Kış mevsiminde normalde orman bitki örtüsünün nemli olması beklenirdi, ancak artan sıcaklıklar ve Kaliforniya’da uzun süren kurak dönem, âdeta alevleri kamçıladı. Buna fön rüzgârlarının da eklenmesiyle yangın, yerleşim birimlerine kadar sıçrayarak, çok sayıda kişinin ölümüne yol açtı. Uzmanlar, bu durumu ‘hidroiklim kamçısı’ olarak nitelendiriyor.

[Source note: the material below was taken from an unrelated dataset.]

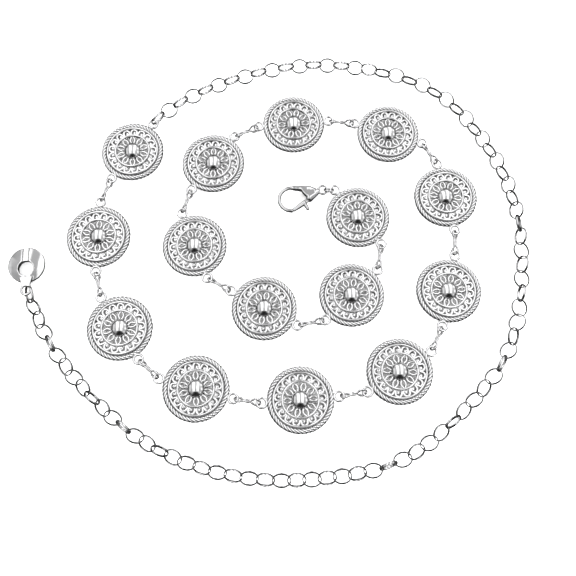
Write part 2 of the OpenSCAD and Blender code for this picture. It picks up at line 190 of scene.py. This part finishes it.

O kamçı maalesef bizim için de önemli bir tehdit! Evet, Kaliforniya belki bize uzak ama yaşanan felaket bizim coğrafyamıza hiç de uzak değil. Uzmanlar, Türkiye’de de benzer yangınların yaşanabileceği görüşünde. Mesela yangın ekolojisi uzmanı Prof. Dr. Ali Kavgacı, ormana doğru genişleyen Antalya Konyaaltı gibi yaşam merkezlerinin, Kaliforniya’da yaşanan kor sıçraması tehdidine açık olduğuna dikkatleri çekiyor. Prof. Dr. Kavgacı’nın bir diğer tespiti ise iklim kriziyle birlikte yangın sezonunun artık tüm yıla yayıldığı yönünde. Normalde yangın sezonu yaz gelince başlar, sonbaharda da sona ererdi. Ancak Kaliforniya’da kışın meydana gelen mega yangın, Akdeniz için artık, “Yangın mevsimi yok, yangın yılı var’” gerçeğini ortaya koydu.
Neden söndürülemiyor?
Peki, yangın neden söndürülemiyor? Prof. Dr. Kavgacı’nın bu soruya yanıtı şöyle: “Mega yangınları doğanın desteği olmadan söndürmek mümkün değil. Bu boyuttaki bir yangın, ne havadan ne de karadan müdahaleyle söndürülebilir. Ya yanacak alan kalmadığı için kendisi bitecek ya da nem yükselip rüzgâr tamamen sona erecek. Uçakla yapılacak müdahale ancak yangının sıçradığı küçük alanlarda etkili olabilir. Ama aynı sel gibi taşkın tipi bir yangın söz konusu. Kor ata ata ilerliyor. O korlar rüzgârın etkisiyle yerleşim noktalarına ulaştığında da aynı anda farklı noktalarda yangınlar başlıyor. Hangisine müdahale edebilirsiniz ki? Büyük yangınlar, cephesini büyütürse yerleşim yerlerine tezahür eder. Biz yangın ekolojisi uzmanları bunu bekliyorduk. Orman yangınlarının şehir yangınına dönüşmesi, beklenmedik bir durum değil. Benzer tehdit bizim ülkemiz için de geçerli. Bizde Kaliforniya’daki gibi devasa genişlikte orman alanları yok ama ormanlarımız çoğu şehirde yerleşim alanlarıyla iç içe. Üstelik Kaliforniya ile aynı iklim kuşağındayız (Akdeniz) ve orman örtümüz benzer.”
Kış yangını yaşar mıyız?
Peki, bizde de kış yangınları yaşanır mı? Prof. Dr. Kavgacı, geçen yılın ekim ayının sonunda Denizli’de 1 hafta süren orman yangınını örnek göstererek, iklim krizinin etkisiyle artık kış mevsiminde de orman yangınlarıyla karşı karşıya kalabileceğimize işaret ediyor. Önlem olarak ise ormanlardaki yakıt yükünün azaltılmasını öneriyor: “Yakıt yükü dediğimiz, ormandaki organik maddeler… Yani, kuru dal, ot, çalı, yaprak, kozalak parçaları vb. Bunlar ince yanıcı maddelerdir. Elbette hepsini ormandan çıkaramayız ama özellikle yangına hassas yol kenarları, tarım ve yerleşim alanına yakın noktalardaki yakıt yükünü temizlemeliyiz. Yine riskli alanlarda ağaçlar, yangının tepeye ulaşmasını engelleyecek şekilde budanmalı. Çünkü yangın ağaç tepesine çıkarsa enerjisi çok yükseliyor kontrolü zorlaşıyor. Buna ek olarak orman köylüsü, yakacak olarak ince yanıcı madde toplamaya özendirilmeli. Eskiden ormanlarda keçiler otlatılır ve çalı oluşumu baskılanırdı. Bu doğrultuda çalışmalar ve halkı bilgilendirici faaliyetlerle önlem almamız gerekiyor.”